There is something you can do though: provide a custom allocator. By writing a specific allocator for your usecase, and allocate all its memory in one go (since you know how many objects will be inserted, and can have the allocator report how much memory is a node). Then allocate the nodes in a stack-like fashion (simple pointer increase). It should improve (somewhat) the performance.
Your "homegrown hash map" is not a hash map at all, it's an intrusive hash set.
And that's the reason it's faster. Simple as that.
Well, actually intrusive hash set isn't exact either, but it's the closest match.
In general comparing speed of components not build to the same spec isn't fair.
Without knowing exactly what you have measured -- which mix of operations on which load factor with which mix of present/absent data --, it is difficult to explain where the difference come from.

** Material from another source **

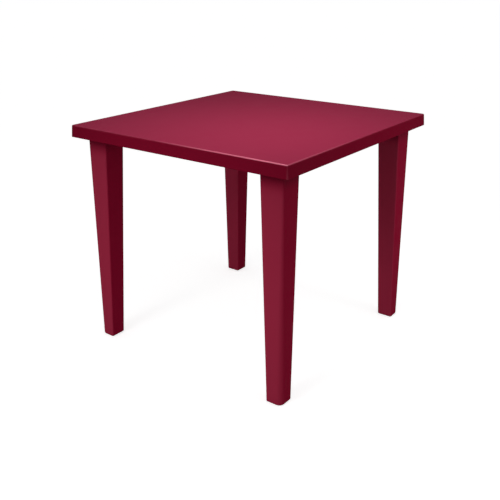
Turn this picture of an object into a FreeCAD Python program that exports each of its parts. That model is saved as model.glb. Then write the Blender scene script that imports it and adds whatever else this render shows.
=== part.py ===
import FreeCAD, Part
import math
import os

import Sketcher

# Square dining table, moulded in polypropylene and sent out knocked down. The top is one tray-shaped
# moulding with ribs, leg sleeves and spigots under it. Each hollow leg slides into a sleeve and over a
# spigot, a screw holds it there, and a rubber pad is bonded into its foot.
# The frame: +Z up, the origin on the floor under the middle of the table. The corner in +X and +Y is
# the rear right one; the other three are quarter turns of it.

document = FreeCAD.newDocument("square_dining_table")
sheet = document.addObject("Spreadsheet::Sheet", "sizes")

# Driving dimensions in millimetres, counts where the name says so
DRIVING = (
    ("table_width", 800, "across the skirt at its lower rim, the same both ways"),
    ("table_height", 720, "floor to the top face"),
    ("skirt_depth", 36.5, "top face to the skirt's lower rim"),
    ("skirt_flare", 2.5, "how far each side leans out from the top face to the rim"),
    ("skirt_wall", 3.5, "thickness of the skirt"),
    ("plate_thickness", 4.0, "thickness of the flat top"),
    ("plan_corner_radius", 6.0, "table corner seen from above, at the rim"),
    ("top_edge_radius", 3.5, "rounding between the top face and the skirt"),
    ("leg_width", 75.0, "leg across the flats, at its shoulder under the sleeve"),
    ("leg_inset", 37.0, "rim's outside to the leg's outer face, at the shoulder"),
    ("leg_wall", 3.5, "wall of the hollow leg at the foot"),
    ("leg_corner_radius", 8.0, "rounding of the leg's upright edges"),
    ("neck_wall", 3.0, "wall of the leg's neck inside the sleeve"),
    ("foot_width", 52.0, "leg across the flats, at the foot"),
    ("foot_inset", 28.5, "rim's outside to the leg's outer face, at the foot"),
    ("foot_floor", 6.0, "closed end of the leg"),
    ("foot_edge_bevel", 2.5, "bevel round the bottom of the foot"),
    ("leg_clearance", 0.3, "gap round the neck in its sleeve, and round the spigot in the leg"),
    ("sleeve_wall", 2.5, "wall of the sleeve that holds the leg"),
    ("sleeve_step", 1.5, "how far the sleeve ends above the skirt's rim"),
    ("spigot_wall", 3.0, "wall of the hollow spigot inside the leg"),
    ("spigot_length", 70.0, "spigot, from under the plate to its lower end"),
    ("rib_thickness", 2.4, "every rib under the plate"),
    ("rib_depth", 15.0, "lattice ribs, measured down from under the plate"),
    ("main_rib_step", 6.5, "how far the four main ribs, between the sleeves, end above the skirt's rim"),
    ("rib_bays", 8, "count of lattice bays between two legs"),
    ("screw_diameter", 5.0, "shank of the self-tapping screw"),
    ("screw_length", 16.0, "shank, under the head to the tip"),
    ("screw_tip", 4.0, "tapered end of the shank"),
    ("screw_head_diameter", 9.5, "its flat-topped round head"),
    ("screw_head_height", 3.2, "the same head"),
    ("screw_clearance", 0.2, "gap round the shank"),
    ("screw_rise", 8.0, "screw axis above the leg's shoulder"),
    ("screw_offset", 14.0, "screw axis outward of the leg's centre line"),
    ("boss_width", 12.0, "thick pad behind the spigot's wall that the screw bites in"),
    ("boss_thickness", 8.0, "the same pad, inward from the spigot's wall"),
    ("pad_diameter", 28.0, "rubber foot pad"),
    ("pad_thickness", 4.0, "the same disc"),
    ("pad_proud", 1.2, "how far the pad stands out of the foot"),
    ("pad_clearance", 0.2, "gap round the pad in its recess"),
    ("cut_overrun", 2.0, "how far a cut runs past the face it opens"),
)

for row, (alias, value, meaning) in enumerate(DRIVING, start=1):
    sheet.set("A%d" % row, meaning)
    sheet.set("B%d" % row, str(value))
    sheet.setAlias("B%d" % row, alias)
document.recompute()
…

The TR1 of g++ solve collision by chaining. This implies dynamic allocation. But this also gives better performance at high load level.
Your "homegrown" hash map is faster1 than std::tr1::unordered_map because, as you yourself said, your homegrown hash map is "simple" and it doesn't handle checking if the hash table is full. And possibly many things that you're not checking before operating on it. That may be the reason why your hash map is faster than std::tr1::unordered_map.
Also, the performance of std::tr1::unordered_map is defined by the implementation, so different implementation would perform differently speed-wise. You can see its implementation and compare it with yours, as that is the first thing you can do, and I believe, that will also answer your question to some extent.
1. I just assumed your claim to be correct, and based on it I said the above thing.